Wenn ich bei Kälte fahre sind die untersten Schichten komplett durchgeschwitzt. Trotzdem frieren ich nicht, denn die Plastefasern der Sportkleidung reichen das Wasser recht bereitwillig an die nächste Schicht durch statt sich (wie etwa Baumwolle) erst mal komplett selber vollzusaugen und dadurch fast die gesamte Isolierungswirkung zu verlieren. Der Wärmeentzug durch Verdunstung entsteht dann erst in den Schichten, in denen das Gleichgewicht zwischen Verdunstung und nachrückender Flüssigkeit erreicht ist. Dies darf weder zu weit außen sein, denn für die effektive Verdunstung ist je nach Luftfeuchtigkeit ein gewisser Temperaturvorsprung vor der Umgebung erforderlich und eine warme Oberfläche bedeutet immer einen hohen Wärmeverlust, noch darf sie zu weit innen sein, denn sonst hat man überhaupt keine Isolation zwischen "Verdunstungkälte" und Haut.
Das ganze funktioniert natürlich am besten bei trockener Kälte, aber da ich ein nur gelegentlich kälteresistenter Schönwetterfahrer bin reicht das für mich. Bei feuchter Kälte käme wahrscheinlich einfach nicht genug Verdunstung in Gang. Aber auch bei trockener Luft wären und Pausen, egal ob Wirtschaft, Platten oder eine lange Abfahrt natürlich eine ziemliche Katastrophe - einfach sein lassen. Vor Platten habe ich deshalb im Winter natürlich ganz besonders Respekt.

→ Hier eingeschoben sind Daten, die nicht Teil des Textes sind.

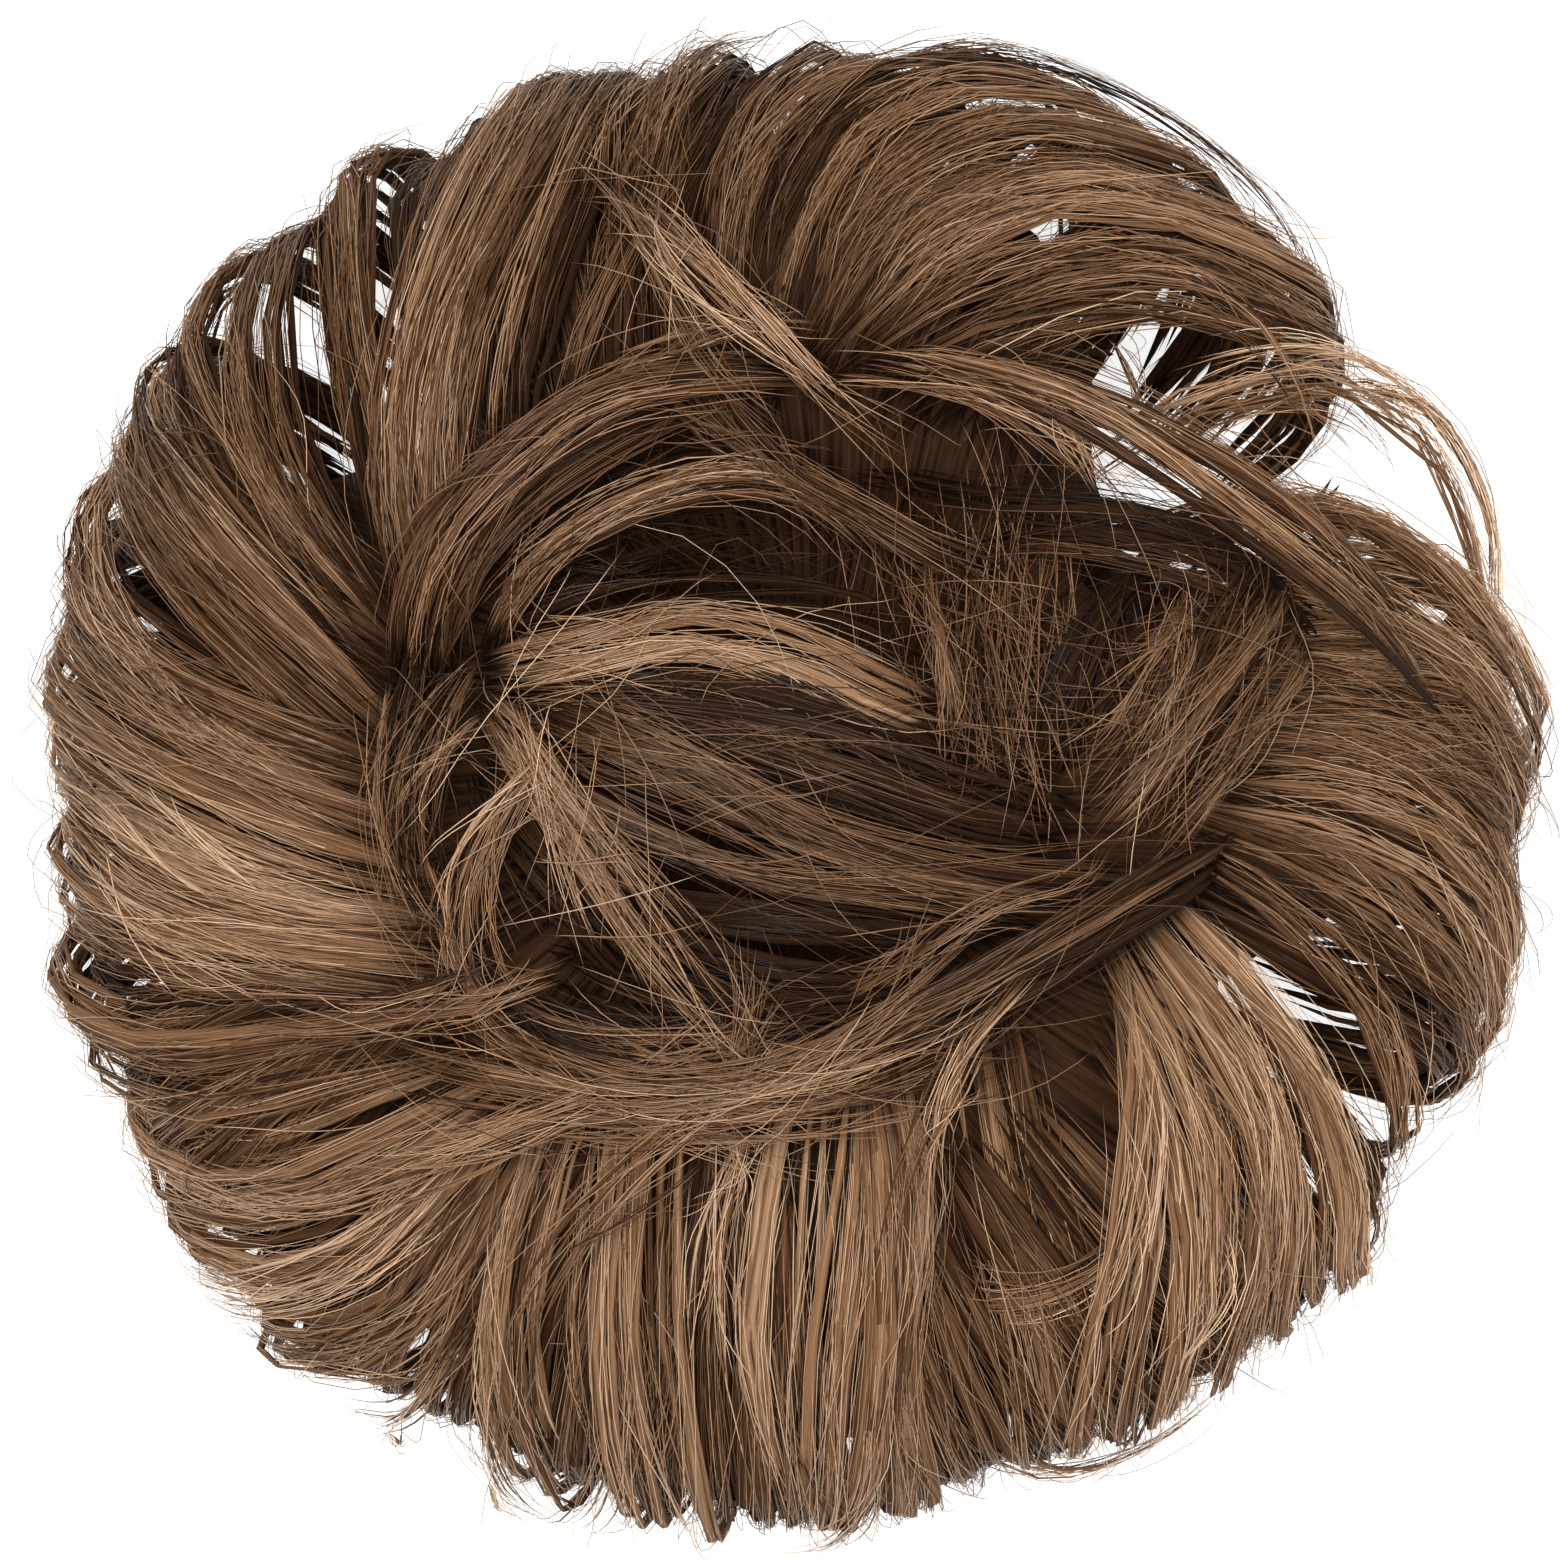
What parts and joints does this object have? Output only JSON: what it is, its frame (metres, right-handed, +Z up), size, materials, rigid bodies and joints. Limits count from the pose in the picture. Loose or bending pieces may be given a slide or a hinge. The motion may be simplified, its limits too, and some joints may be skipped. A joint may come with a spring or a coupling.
{
  "type": "top knot hairpiece",
  "caption": "Tousled bun of false hair, domed and wider than tall, with looped locks over the rim, a sewn ring and an elastic band underneath.",
  "frame": {"origin": "centre of the footprint, on the surface that the hairpiece lies on", "axes": "+Z up out of the bun's face, +X to the right and +Y to the top of the face as pictured"},
  "size_m": [0.1516, 0.1504, 0.0723],
  "materials": {
    "hair": "light brown synthetic fibre, softly glossy",
    "elastic": "braided cover, matte",
    "binding": "sewn weft, matte"
  },
  "bodies": {
    "root": {"hair": "hair", "weft_binding": "binding", "elastic_band": "elastic"}
  },
  "joints": []
}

Trotzdem würde ich lieber kurz und anstrengend fahren (schnell wird es leider sowieso nicht) als auf absolute Schweißvermeidung zu setzen, denn beim System "dünn und noch langsamer" sehe ich kein Zurück mehr, wenn man doch einmal ins Schwitzen gekommen ist - und dann fehlen einem schlicht die Schichten, um das volle Spektrum von trockenen, trocknenden und durchgeschwitzten Schichten getrennt abdecken zu können. Eine Fehleinschätzung in Richtung "zu dünn" lässt sich auch kaum kompensieren, denn wenn man versucht, das durch mehr Leistungsabgabe zu kompensieren wird der Schweiß noch vor der Wärme kommen.
PS: wer meint, bei extremer Kälte ein Grundlagenprogramm durchziehen zu müssen sollte sich vorher genau überlegen, wie er Grundlage denn eigentlich definiert. Denn wenn es nach Pulsbereichen geht könnte es schon sein, dass man schon an der Obergrenze angekommen ist während man nur bibbernd in der Bushaltestelle sitzt. Abgesehen von einer ordentlichen Erkältung hat das dann garantiert keine Auswirkung. Wer hingegen nach Wattmeter oder einem geschulten Bauchgefühl geht dürfte sich über die Pulswerte (wenn vorhanden) kräftig wundern und die Einheit nachher im Trainingstagebuch unter "eigentümliche Sonderbelastung" verbuchen (während der Schönwetterfahrer ein schlichtes "schee wars" von sich gibt).